Only take ink from this second patch when inking the print. This
will ensure that the brush is not overloaded.

- Stipple the print in a walking action across the paper
dabbing, dragging and lifting.
- When the image cannot be improved - it will look muddy
with a thin layer of ink all over - stop inking* and
wipe all over with a wet cotton wool swab. The cotton wool pads
ladies use to remove cosmetics are ideal. This will migrate the
ink and clean up the image.
- Dab off all surplus moisture on both sides as before,
and continue inking, repeat until the inking session
is finished.
Leave to dry then re-ink if necessary, again
starting by soaking the print and repeating the above process.
I sometimes re-ink up to four or five times, although a print
can be finished in one hit. When inking is complete leave
to dry for a couple of days and then finish.
Any white spots can be re-inked or spotted. Dark areas
can be lightened with a pencil rubber or scraped with
a scalpel to insert highlights.
Note: only use the scalpel on dry prints. The sheepskin roller
can also be applied to clean the print.
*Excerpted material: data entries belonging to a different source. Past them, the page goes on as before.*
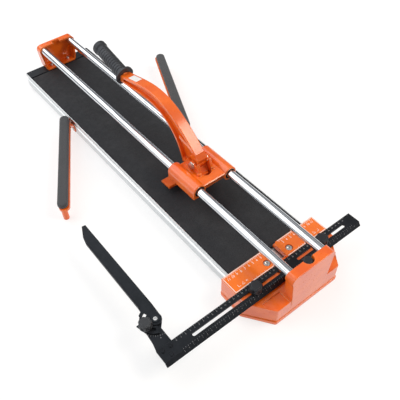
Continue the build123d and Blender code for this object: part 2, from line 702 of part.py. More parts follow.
def wheel_axle():
    pin = rod_x(WHEEL_Y, WHEEL_Z, AXLE_R, -FORK_HALF, FORK_HALF)
    for sign in (-1, 1):
        pin += rod_x(WHEEL_Y, WHEEL_Z, 2.6, sign * FORK_HALF, sign * (FORK_HALF + 1))
    return pin


def scoring_wheel():
    """Carbide disc ground to a sharp edge, with a flat hub."""
    half = [(AXLE_R + 0.03, 1.2), (6.0, 1.2), (WHEEL_R, 0.1)]
    points = half + [(r, -w) for r, w in reversed(half)]
    disc = revolve(Plane.XZ * outline(points), Axis.Z)
    return Pos(0, WHEEL_Y, WHEEL_Z) * Rot(0, 90, 0) * disc


def foot_pin():
    reach = FOOT_LUG[1] + 1
    pin = rod_x(FOOT_PIN_Y, FOOT_PIN_Z, FOOT_PIN_R, -reach, reach)
    return chamfer(pin.edges(), 0.6)


def breaker_foot():
    """Cross bar that presses both halves of the tile down, with two lugs for its pin."""
    low = FOOT_LOW
    section = [(FOOT_FRONT, low), (FOOT_FRONT, FOOT_HIGH - 1.5), (FOOT_FRONT + 1.5, FOOT_HIGH),
               (FOOT_REAR - 1.5, FOOT_HIGH), (FOOT_REAR, FOOT_HIGH - 1.5), (FOOT_REAR, low)]
    bar = side(section, -FOOT_HALF, FOOT_HALF)
    lug_front = FOOT_PIN_Y - FOOT_LUG_R
    lug_rear = FOOT_PIN_Y + FOOT_LUG_R
    for sign in (-1, 1):
        inner, outer = sign * FOOT_LUG[0], sign * FOOT_LUG[1]
        bar += block(inner, outer, lug_front, lug_rear, low + 3, FOOT_PIN_Z)
        bar += rod_x(FOOT_PIN_Y, FOOT_PIN_Z, FOOT_LUG_R, inner, outer)
    # relief over the scored line
    bar -= block(-9.0, 9.0, 200, 300, low - 1, low + 2.0)
    return bar - rod_x(FOOT_PIN_Y, FOOT_PIN_Z, FOOT_PIN_R + FIT, -20, 20)


def breaker_pads():
    def one(sign):
        outer = sign * (FOOT_HALF - 2)
        return block(sign * 16.0, outer, FOOT_FRONT + 3, FOOT_REAR - 3, FOOT_LOW - 2.5, FOOT_LOW)
    return both_sides(one)


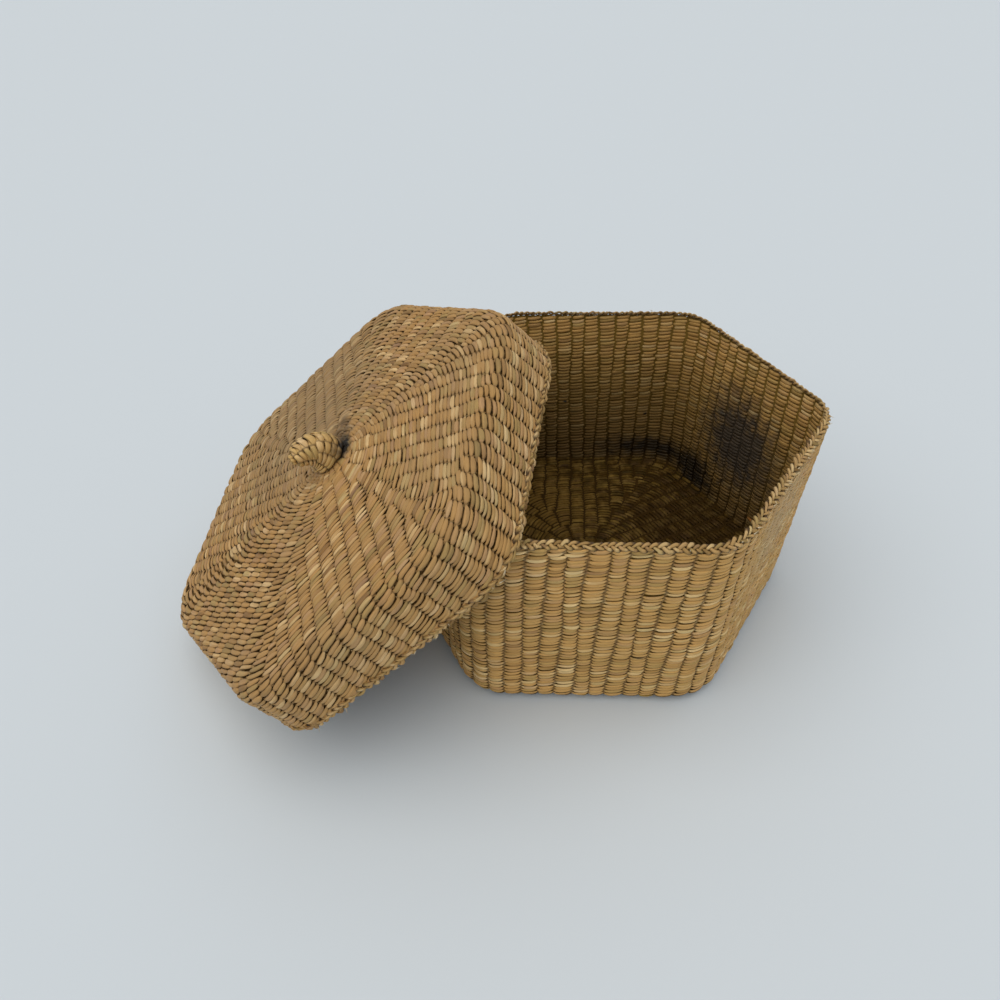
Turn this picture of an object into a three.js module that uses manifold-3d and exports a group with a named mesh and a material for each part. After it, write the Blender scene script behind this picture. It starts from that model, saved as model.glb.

Wet cotton wool buds can
also be used to lighten highlights.
*Note: The print can be gone-over with a roller at
this stage, although some Bromoilists frown upon the roller. My
own feelings are: anything that improve the image is OK.
Conclusion
Results will depend upon the brush type, the pressure the
ink is applied, and the technique of the individual. Because
the print is hand crafted, it is unique; no two images will be the
same. For me, that is the beauty of the Bromoil process.